Werner Herzog is a documentary filmmaker with the voice of a Bavarian android on lithium. He's responsible for Grizzly Man, which is the most unintentionally hilarious tragedy ever captured on film. Herzog also recently appeared in Jack Reacher, which is the second most unintentionally hilarious tragedy ever captured on film.
More people went to see the bear movie.
But you don't need to know any of that. Because Werner Herzog's resume outside of filmmaking consists of shitgoose-insane awesomeness that would be impressive even if he were just some random nobody. Which he isn't.
#3. He Got Shot During an Interview and Just Carried On
While being interviewed by the BBC about the impending release of Grizzly Man, Werner was in the middle of delivering a sentence steeped in indecipherable Austrian mysticism when somebody shot him in the fucking stomach:
Werner barely reacts, while the interviewer and his camera crew begin to freak out a bit and look for the shooter. But Werner assures them that he doesn't need any medical attention and insists on continuing the interview. So, the interviewer logically concludes that it must have been a BB gun or something that shot Werner's crazy ass, and they drive to an indoor location to avoid further projectiles. However, when they ask Werner to let them get a shot of his injury on camera, he reluctantly lifts up his shirt to reveal an actual goddamned bullet wound (small, but a freaking bullet wound nonetheless) bleeding through his mottled Grimace underwear.
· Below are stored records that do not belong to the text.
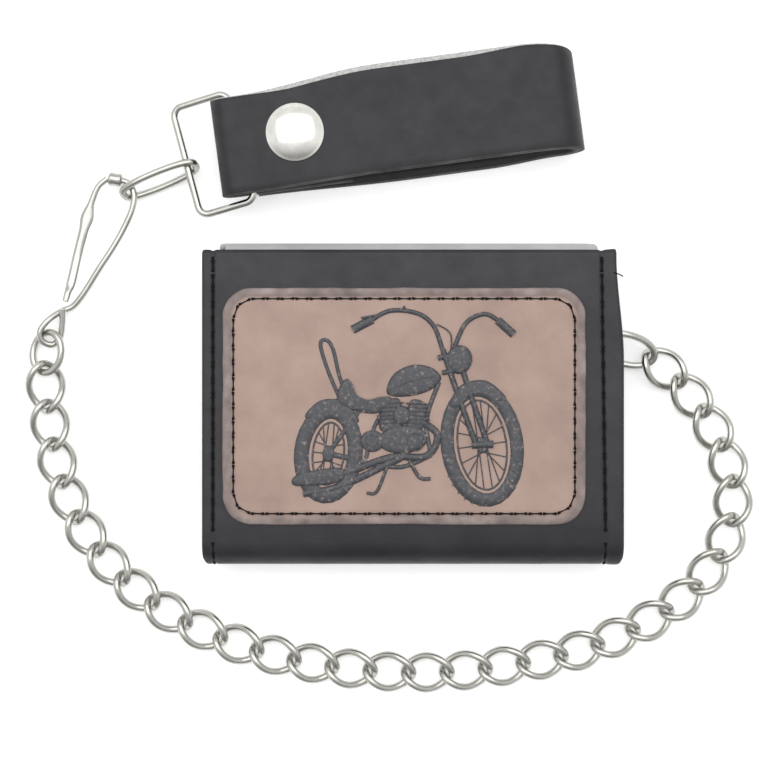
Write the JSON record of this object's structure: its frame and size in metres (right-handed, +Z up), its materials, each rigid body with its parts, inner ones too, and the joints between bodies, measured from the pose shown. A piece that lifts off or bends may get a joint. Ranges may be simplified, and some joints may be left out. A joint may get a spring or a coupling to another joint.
{
  "type": "chain wallet",
  "caption": "Black leather trifold wallet with a stitched tan motorcycle patch, a curb chain, a spring hook and a leather belt strap closed by a snap.",
  "frame": {"origin": "centre of the closed wallet's outline on the plane it lies on, under the padded centre of the outer flap", "axes": "+X to the right along the wallet's folds, +Y towards the top fold, +Z up out of the patch"},
  "size_m": [0.1907, 0.1669, 0.0173],
  "materials": {
    "black_leather": "smooth semi-gloss",
    "lining": "matt",
    "tan_leather": "smooth",
    "print_ink": "raised print, satin",
    "thread": "waxed",
    "nickel": "polished nickel plate",
    "clear_vinyl": "clear"
  },
  "bodies": {
    "outer_flap_body": {"outer_flap": "black_leather", "outer_pocket_back": "lining", "outer_pocket_front": "lining", "grommet": "nickel", "grommet_washer": "nickel", "bottom_fold": "black_leather"},
    "middle_body": {"middle_panel": "black_leather", "bill_divider": "lining", "middle_lining": "lining", "middle_pocket": "lining", "side_stitching": "thread", "patch": "tan_leather", "patch_stitching": "thread", "motorcycle_print": "print_ink", "top_fold": "black_leather"},
    "inner_body": {"inner_flap": "black_leather", "id_window_frame": "lining", "id_window": "clear_vinyl"},
    "attach_ring_body": {"attach_ring": "nickel"},
    "link_01_body": {"link_01": "nickel"},
    "link_02_body": {"link_02": "nickel"},
    "link_03_body": {"link_03": "nickel"},
    "link_04_body": {"link_04": "nickel"},
    "link_05_body": {"link_05": "nickel"},
    "link_06_body": {"link_06": "nickel"},
    "link_07_body": {"link_07": "nickel"},
    "link_08_body": {"link_08": "nickel"},
    "link_09_body": {"link_09": "nickel"},
    "link_10_body": {"link_10": "nickel"},
    "link_11_body": {"link_11": "nickel"},
    "link_12_body": {"link_12": "nickel"},
    "link_13_body": {"link_13": "nickel"},
    "link_14_body": {"link_14": "nickel"},
    "link_15_body": {"link_15": "nickel"},
    "link_16_body": {"link_16": "nickel"},
    "link_17_body": {"link_17": "nickel"},
    "link_18_body": {"link_18": "nickel"},
    "link_19_body": {"link_19": "nickel"},
    "link_20_body": {"link_20": "nickel"},
    "link_21_body": {"link_21": "nickel"},
    "link_22_body": {"link_22": "nickel"},
    "link_23_body": {"link_23": "nickel"},
    "link_24_body": {"link_24": "nickel"},
    "link_25_body": {"link_25": "nickel"},
    "link_26_body": {"link_26": "nickel"},
    "link_27_body": {"link_27": "nickel"},
    "link_28_body": {"link_28": "nickel"},
    "link_29_body": {"link_29": "nickel"},
    "end_ring_body": {"end_ring": "nickel"},
    "hook": {"hook_body": "nickel", "hook_collar": "nickel"},
    "gate": {"hook_gate": "nickel"},
    "oval_link_body": {"oval_link": "nickel"},
    "loop_body": {"strap_loop": "nickel"},
    "strap_front_body": {"strap_front": "black_leather", "strap_fold": "black_leather", "snap_cap": "nickel", "snap_socket": "nickel"},
    "strap_back_body": {"strap_back": "black_leather", "snap_stud": "nickel"}
  },
  "joints": [
    {"name": "wallet_fold", "type": "hinge", "parent": "outer_flap_body", "child": "middle_body", "pos_m": [0, -0.0347, 0.0097], "axis": [1, 0, 0], "range_deg": [0, 150], "deforming": ["bottom_fold"]},
    {"name": "inner_fold", "type": "hinge", "parent": "middle_body", "child": "inner_body", "pos_m": [0, 0.0364, 0.0114], "axis": [1, 0, 0], "range_deg": [0, 55], "deforming": ["top_fold"]},
    {"name": "strap_open", "type": "hinge", "parent": "strap_front_body", "child": "strap_back_body", "pos_m": [0.03673, 0.07827, 0.0065], "axis": [0.1326, -0.9912, 0], "range_deg": [0, 75], "deforming": ["strap_fold"]},
    {"name": "gate_swing", "type": "hinge", "parent": "hook", "child": "gate", "pos_m": [-0.0906, 0.0276, 0.0046], "axis": [0, 0, 1], "range_deg": [0, 14], "stiffness_Nm_per_rad": 0.02},
    {"name": "strap_swing", "type": "hinge", "parent": "loop_body", "child": "strap_front_body", "pos_m": [-0.04445, 0.0674, 0.0089], "axis": [-0.2588, 0.9659, 0], "range_deg": [-60, 30]},
    {"name": "loop_swing", "type": "hinge", "parent": "oval_link_body", "child": "loop_body", "pos_m": [-0.05868, 0.06217, 0.0049], "axis": [-0.2588, 0.9659, 0], "range_deg": [-12, 12]},
    {"name": "oval_link_tilt", "type": "hinge", "parent": "hook", "child": "oval_link_body", "pos_m": [-0.0736, 0.0562, 0.0036], "axis": [-0.3714, 0.9285, 0], "range_deg": [-10, 10]},
    {"name": "hook_tilt", "type": "hinge", "parent": "end_ring_body", "child": "hook", "pos_m": [-0.0952, 0.0172, 0.0029], "axis": [-0.9823, 0.1875, 0], "range_deg": [-7, 10]},
    {"name": "attach_ring_swing", "type": "hinge", "parent": "outer_flap_body", "child": "attach_ring_body", "pos_m": [0.0476, 0.0172, 0.0043], "axis": [0, 0, 1], "range_deg": [-12, 5]},
    {"name": "link_01_hinge", "type": "hinge", "parent": "attach_ring_body", "child": "link_01_body", "pos_m": [0.0622, 0.013, 0.0026], "axis": [0.4698, 0.8827, 0], "range_deg": [-15, 15]},
    {"name": "link_02_hinge", "type": "hinge", "parent": "link_01_body", "child": "link_02_body", "pos_m": [0.06992, 0.00652, 0.0026], "axis": [-0.7133, -0.7009, 0], "range_deg": [-15, 15]},
    {"name": "link_03_hinge", "type": "hinge", "parent": "link_02_body", "child": "link_03_body", "pos_m": [0.07626, -0.00131, 0.0026], "axis": [0.829, 0.5592, 0], "range_deg": [-15, 15]},
    {"name": "link_04_hinge", "type": "hinge", "parent": "link_03_body", "child": "link_04_body", "pos_m": [0.08115, -0.01013, 0.0026], "axis": [-0.9205, -0.3907, 0], "range_deg": [-15, 15]},
    {"name": "link_05_hinge", "type": "hinge", "parent": "link_04_body", "child": "link_05_body", "pos_m": [0.0841, -0.01977, 0.0026], "axis": [0.9903, 0.1392, 0], "range_deg": [-15, 15]},
    {"name": "link_06_hinge", "type": "hinge", "parent": "link_05_body", "child": "link_06_body", "pos_m": [0.08392, -0.02985, 0.0026], "axis": [-0.9848, 0.1736, 0], "range_deg": [-15, 15]},
    {"name": "link_07_hinge", "type": "hinge", "parent": "link_06_body", "child": "link_07_body", "pos_m": [0.08064, -0.03938, 0.0026], "axis": [0.8829, -0.4695, 0], "range_deg": [-15, 15]},
    {"name": "link_08_hinge", "type": "hinge", "parent": "link_07_body", "child": "link_08_body", "pos_m": [0.07458, -0.04743, 0.0026], "axis": [-0.7193, 0.6947, 0], "range_deg": [-15, 15]},
    {"name": "link_09_hinge", "type": "hinge", "parent": "link_08_body", "child": "link_09_body", "pos_m": [0.06674, -0.05377, 0.0026], "axis": [0.5592, -0.829, 0], "range_deg": [-15, 15]},
    {"name": "link_10_hinge", "type": "hinge", "parent": "link_09_body", "child": "link_10_body", "pos_m": [0.05793, -0.05866, 0.0026], "axis": [-0.4384, 0.8988, 0], "range_deg": [-15, 15]},
    {"name": "link_11_hinge", "type": "hinge", "parent": "link_10_body", "child": "link_11_body", "pos_m": [0.04865, -0.0626, 0.0026], "axis": [0.342, -0.9397, 0], "range_deg": [-15, 15]},
    {"name": "link_12_hinge", "type": "hinge", "parent": "link_11_body", "child": "link_12_body", "pos_m": [0.03901, -0.06554, 0.0026], "axis": [-0.2419, 0.9703, 0], "range_deg": [-15, 15]},
    {"name": "link_13_hinge", "type": "hinge", "parent": "link_12_body", "child": "link_13_body", "pos_m": [0.02911, -0.06747, 0.0026], "axis": [0.165, -0.9863, 0], "range_deg": [-15, 15]},
    {"name": "link_14_hinge", "type": "hinge", "parent": "link_13_body", "child": "link_14_body", "pos_m": [0.01913, -0.06887, 0.0026], "axis": [-0.1132, 0.9936, 0], "range_deg": [-15, 15]},
    {"name": "link_15_hinge", "type": "hinge", "parent": "link_14_body", "child": "link_15_body", "pos_m": [0.00909, -0.06975, 0.0026], "axis": [0.0523, -0.9986, 0], "range_deg": [-15, 15]},
    {"name": "link_16_hinge", "type": "hinge", "parent": "link_15_body", "child": "link_16_body", "pos_m": [-0.00099, -0.06993, 0.0026], "axis": [0.0175, 0.9998, 0], "range_deg": [-15, 15]},
    {"name": "link_17_hinge", "type": "hinge", "parent": "link_16_body", "child": "link_17_body", "pos_m": [-0.01106, -0.0694, 0.0026], "axis": [-0.0785, -0.9969, 0], "range_deg": [-15, 15]},
    {"name": "link_18_hinge", "type": "hinge", "parent": "link_17_body", "child": "link_18_body", "pos_m": [-0.02108, -0.06834, 0.0026], "axis": [0.1392, 0.9903, 0], "range_deg": [-15, 15]},
    {"name": "link_19_hinge", "type": "hinge", "parent": "link_18_body", "child": "link_19_body", "pos_m": [-0.03101, -0.06659, 0.0026], "axis": [-0.2079, -0.9781, 0], "range_deg": [-15, 15]},
    {"name": "link_20_hinge", "type": "hinge", "parent": "link_19_body", "child": "link_20_body", "pos_m": [-0.04079, -0.06416, 0.0026], "axis": [0.284, 0.9588, 0], "range_deg": [-15, 15]},
    {"name": "link_21_hinge", "type": "hinge", "parent": "link_20_body", "child": "link_21_body", "pos_m": [-0.05032, -0.06087, 0.0026], "axis": [-0.3665, -0.9304, 0], "range_deg": [-15, 15]},
    {"name": "link_22_hinge", "type": "hinge", "parent": "link_21_body", "child": "link_22_body", "pos_m": [-0.05953, -0.05677, 0.0026], "axis": [0.4617, 0.887, 0], "range_deg": [-15, 15]},
    {"name": "link_23_hinge", "type": "hinge", "parent": "link_22_body", "child": "link_23_body", "pos_m": [-0.06817, -0.05158, 0.0026], "axis": [-0.5736, -0.8192, 0], "range_deg": [-15, 15]},
    {"name": "link_24_hinge", "type": "hinge", "parent": "link_23_body", "child": "link_24_body", "pos_m": [-0.076, -0.04524, 0.0026], "axis": [0.6884, 0.7254, 0], "range_deg": [-15, 15]},
    {"name": "link_25_hinge", "type": "hinge", "parent": "link_24_body", "child": "link_25_body", "pos_m": [-0.08275, -0.03775, 0.0026], "axis": [-0.7986, -0.6018, 0], "range_deg": [-15, 15]},
    {"name": "link_26_hinge", "type": "hinge", "parent": "link_25_body", "child": "link_26_body", "pos_m": [-0.08809, -0.0292, 0.0026], "axis": [0.891, 0.454, 0], "range_deg": [-15, 15]},
    {"name": "link_27_hinge", "type": "hinge", "parent": "link_26_body", "child": "link_27_body", "pos_m": [-0.09186, -0.01985, 0.0026], "axis": [-0.9511, -0.309, 0], "range_deg": [-15, 15]},
    {"name": "link_28_hinge", "type": "hinge", "parent": "link_27_body", "child": "link_28_body", "pos_m": [-0.0943, -0.01007, 0.0026], "axis": [0.9816, 0.1908, 0], "range_deg": [-15, 15]},
    {"name": "link_29_hinge", "type": "hinge", "parent": "link_28_body", "child": "link_29_body", "pos_m": [-0.0957, -0.00009, 0.0026], "axis": [-0.9936, -0.1132, 0], "range_deg": [-15, 15]},
    {"name": "end_ring_hinge", "type": "hinge", "parent": "link_29_body", "child": "end_ring_body", "pos_m": [-0.09658, 0.00995, 0.0026], "axis": [0.9987, -0.0506, 0], "range_deg": [-15, 15]}
  ],
  "couplings": [
    {"joint": "inner_fold", "follows": "wallet_fold", "ratio": 0.36}
  ]
}
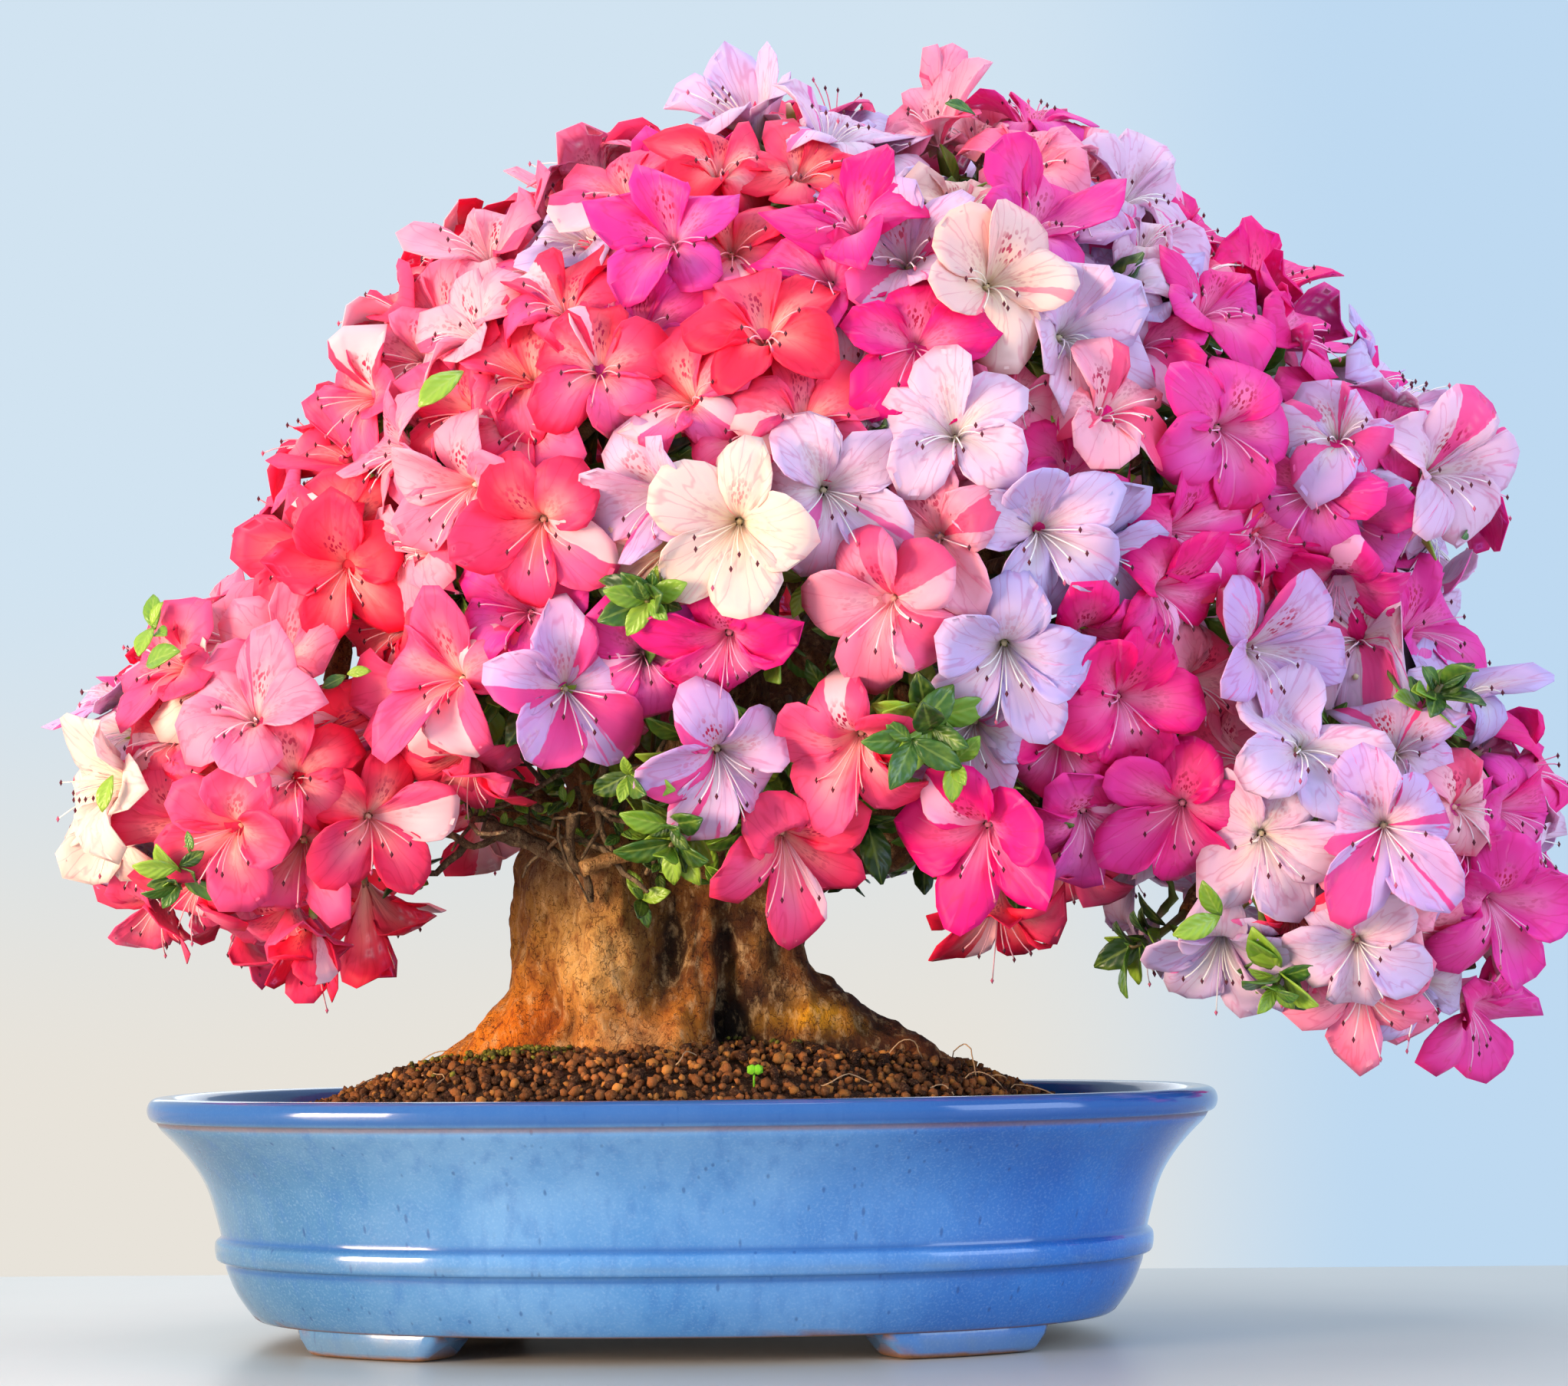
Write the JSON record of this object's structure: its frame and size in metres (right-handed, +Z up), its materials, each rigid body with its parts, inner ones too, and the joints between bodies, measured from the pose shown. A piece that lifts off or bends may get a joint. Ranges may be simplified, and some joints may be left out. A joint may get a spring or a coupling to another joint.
{
  "type": "satsuki azalea bonsai",
  "caption": "Flowering satsuki azalea bonsai with a thick fluted trunk and a rounded canopy of many-coloured blooms, in an oval glazed pot on feet.",
  "frame": {"origin": "on the table under the middle of the whole model's box", "axes": "+X along the pot's length to the right seen from the front, +Y to the back, +Z up"},
  "size_m": [0.571, 0.3566, 0.4756],
  "materials": {
    "glaze": "glossy blue stoneware glaze",
    "soil": "baked clay granules with moss",
    "bark": "thin peeling azalea bark",
    "screen_plastic": "moulded plastic mesh",
    "wire": "annealed wire",
    "leaf": "small slightly glossy leaves",
    "petal_coral": "soft coral petals",
    "petal_magenta": "soft magenta petals",
    "petal_pale_pink": "soft pale pink petals",
    "petal_white": "soft white petals, some striped"
  },
  "bodies": {
    "root": {"pot": "glaze", "soil": "soil", "drainage_screen_left": "screen_plastic", "drainage_wire_left": "wire", "drainage_screen_right": "screen_plastic", "drainage_wire_right": "wire", "trunk": "bark", "bloom_bunch_01": "petal_coral", "bloom_bunch_02": "petal_coral", "bloom_bunch_03": "petal_white", "bloom_bunch_04": "petal_coral", "bloom_bunch_05": "petal_pale_pink", "bloom_bunch_06": "petal_white", "bloom_bunch_07": "petal_magenta", "bloom_bunch_08": "petal_coral", "bloom_bunch_09": "petal_coral", "bloom_bunch_10": "petal_pale_pink", "bloom_bunch_11": "petal_magenta", "bloom_bunch_12": "petal_magenta", "bloom_bunch_13": "petal_coral", "bloom_bunch_14": "petal_magenta", "bloom_bunch_15": "petal_coral", "bloom_bunch_16": "petal_coral", "bloom_bunch_17": "petal_coral", "bloom_bunch_18": "petal_magenta", "bloom_bunch_19": "petal_coral", "bloom_bunch_20": "petal_white", "bloom_bunch_21": "petal_magenta", "bloom_bunch_22": "petal_coral", "bloom_bunch_23": "petal_coral", "bloom_bunch_24": "petal_coral", "bloom_bunch_25": "petal_coral", "bloom_bunch_26": "petal_magenta", "bloom_bunch_27": "petal_magenta", "bloom_bunch_28": "petal_white", "bloom_bunch_29": "petal_coral", "bloom_bunch_30": "petal_coral", "bloom_bunch_31": "petal_coral", "bloom_bunch_32": "petal_magenta", "leafy_spray_01": "leaf", "leafy_spray_02": "leaf", "leafy_spray_03": "leaf", "leafy_spray_04": "leaf", "leafy_spray_05": "leaf", "leafy_spray_06": "leaf", "leafy_spray_07": "leaf", "leafy_spray_08": "leaf", "leafy_spray_09": "leaf"}
  },
  "joints": []
}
"Arnold's Terminator was loosely based on my life."
When the interviewer again urges Werner to go to the hospital, the daffy Black Forest bastard says, "It was not a significant bullet. I am not afraid."
#2. He Ate His Shoe Because He Lost a Bet
The documentary short Werner Herzog Eats His Shoe is a film that spectacularly lives up to the promise of its title (unlike certain other movies). As the previous sentence may have led you to guess, in this film, Werner Herzog eats his shoe (after delivering a bizarre missive against television in which he suggests, with stone-faced sincerity, that we as a people literally kill the cast and crew of Bonanza).
Why the hell is he doing this? Because he bet Errol Morris (another now-famous documentarian) that Morris wouldn't finish his first documentary film, which was about pet cemeteries. Morris did finish his film, so Werner was honor bound to pay up. (Or eat up. Whatever.)
However, since Werner's integrity is matched only by the howling cats in his mind, he had the shoe boiled with garlic, herbs, and stock for five hours by super chef Alice Waters. Because if you're going to eat a shoe, you might as well go all-in.
#1. He Pulled a Massive Steamboat Over a Mountain
In 1982, Werner made a film called Fitzcarraldo about a fringe-lunatic Irishman who has a 320-ton steamship pulled by hand over the mountains of Peru so he can reach a river on the other side.
Literally the entire movie is focused on this task.
In order to capture this in the most realistic way possible, Werner built a 320-ton steamship and hired a bunch of locals to pull it by hand over a Peruvian mountaintop, because special effects can eat a dick.
"Yeah, right up there. Awesome."
The production wasn't without other difficulties. One of the lumbermen on the crew was bitten by a highly venomous snake and had to make one of two split-second choices: either die in the jungle or immediately cut his own leg off with a chainsaw. This being a Werner Herzog production, the leg had to go. We assume Werner held the chainsaw, or at least tore strips from his purple underpants to use as a tourniquet.